(3D code data)
#####
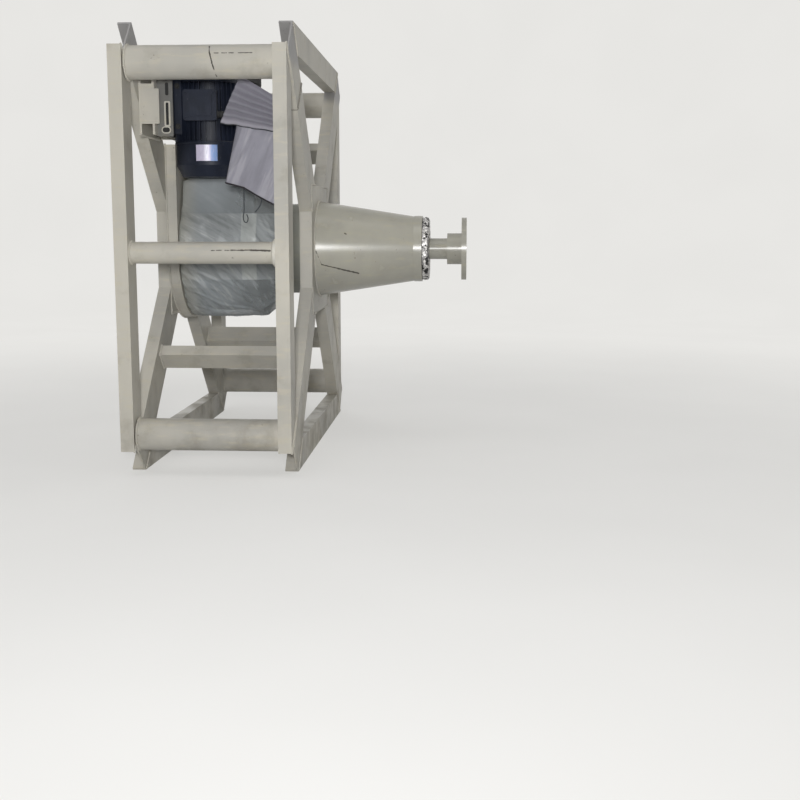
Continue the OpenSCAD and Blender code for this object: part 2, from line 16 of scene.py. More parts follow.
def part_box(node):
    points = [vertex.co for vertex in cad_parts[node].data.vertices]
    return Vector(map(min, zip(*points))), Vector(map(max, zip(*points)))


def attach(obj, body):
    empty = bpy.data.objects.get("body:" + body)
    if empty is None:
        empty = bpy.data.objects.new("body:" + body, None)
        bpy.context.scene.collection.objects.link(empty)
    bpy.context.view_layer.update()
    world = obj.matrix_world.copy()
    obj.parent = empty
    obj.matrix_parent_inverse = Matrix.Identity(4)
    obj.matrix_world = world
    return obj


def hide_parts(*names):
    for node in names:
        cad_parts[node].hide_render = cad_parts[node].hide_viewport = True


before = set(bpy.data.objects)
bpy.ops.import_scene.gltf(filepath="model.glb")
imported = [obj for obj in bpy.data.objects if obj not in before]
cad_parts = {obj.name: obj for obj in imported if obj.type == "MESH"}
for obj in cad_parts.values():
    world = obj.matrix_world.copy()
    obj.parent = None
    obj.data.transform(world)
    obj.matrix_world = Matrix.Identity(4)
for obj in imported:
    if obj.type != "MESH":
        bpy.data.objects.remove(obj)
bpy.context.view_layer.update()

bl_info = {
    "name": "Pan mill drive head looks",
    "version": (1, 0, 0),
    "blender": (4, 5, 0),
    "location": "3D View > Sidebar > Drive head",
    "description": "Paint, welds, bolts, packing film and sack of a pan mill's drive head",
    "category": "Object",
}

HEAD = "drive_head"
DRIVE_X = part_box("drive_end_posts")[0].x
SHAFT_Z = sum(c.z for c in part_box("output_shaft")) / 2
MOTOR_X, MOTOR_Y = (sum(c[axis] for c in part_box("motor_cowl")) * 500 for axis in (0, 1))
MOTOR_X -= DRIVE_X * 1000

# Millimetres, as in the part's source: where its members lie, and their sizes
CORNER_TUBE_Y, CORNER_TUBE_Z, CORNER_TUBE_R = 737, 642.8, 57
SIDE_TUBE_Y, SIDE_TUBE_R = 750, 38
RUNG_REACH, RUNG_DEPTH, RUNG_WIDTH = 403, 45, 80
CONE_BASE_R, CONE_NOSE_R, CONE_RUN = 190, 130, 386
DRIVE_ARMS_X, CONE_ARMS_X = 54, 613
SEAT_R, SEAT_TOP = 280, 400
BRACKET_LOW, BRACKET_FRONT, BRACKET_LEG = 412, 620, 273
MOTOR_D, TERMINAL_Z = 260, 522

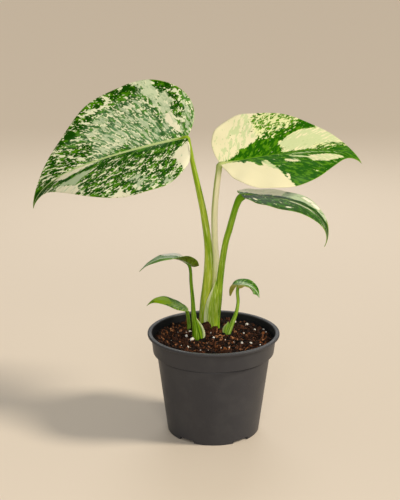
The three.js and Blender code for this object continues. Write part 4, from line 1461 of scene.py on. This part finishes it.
#####
● Aim:
Please return every line from the first one in the records above down to the line containing "for node in", including both, exactly as written and nothing more.

● Expected answer:
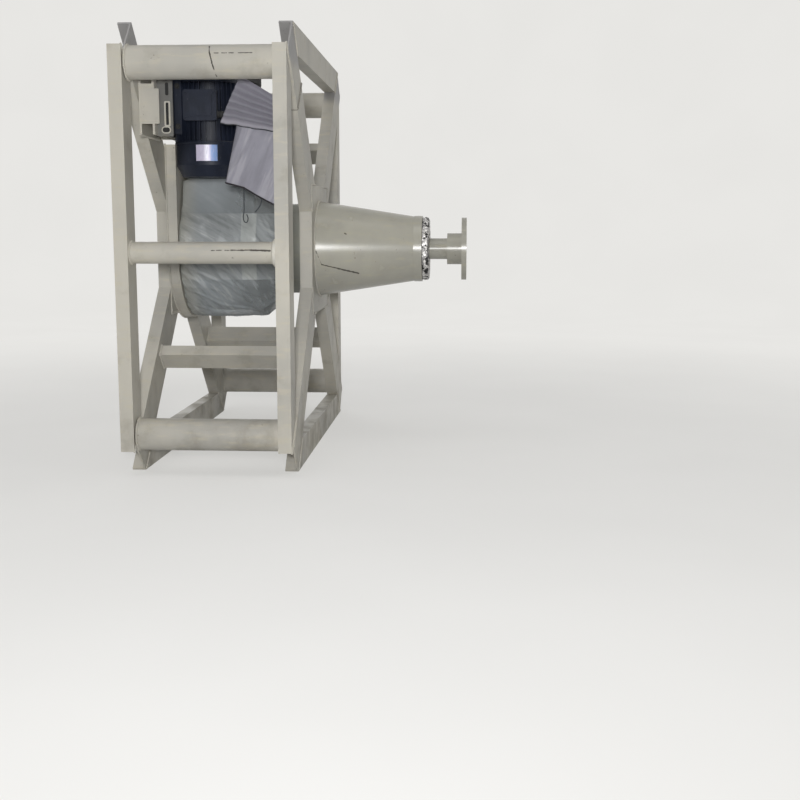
Continue the OpenSCAD and Blender code for this object: part 2, from line 16 of scene.py. More parts follow.
def part_box(node):
    points = [vertex.co for vertex in cad_parts[node].data.vertices]
    return Vector(map(min, zip(*points))), Vector(map(max, zip(*points)))


def attach(obj, body):
    empty = bpy.data.objects.get("body:" + body)
    if empty is None:
        empty = bpy.data.objects.new("body:" + body, None)
        bpy.context.scene.collection.objects.link(empty)
    bpy.context.view_layer.update()
    world = obj.matrix_world.copy()
    obj.parent = empty
    obj.matrix_parent_inverse = Matrix.Identity(4)
    obj.matrix_world = world
    return obj


def hide_parts(*names):
    for node in names:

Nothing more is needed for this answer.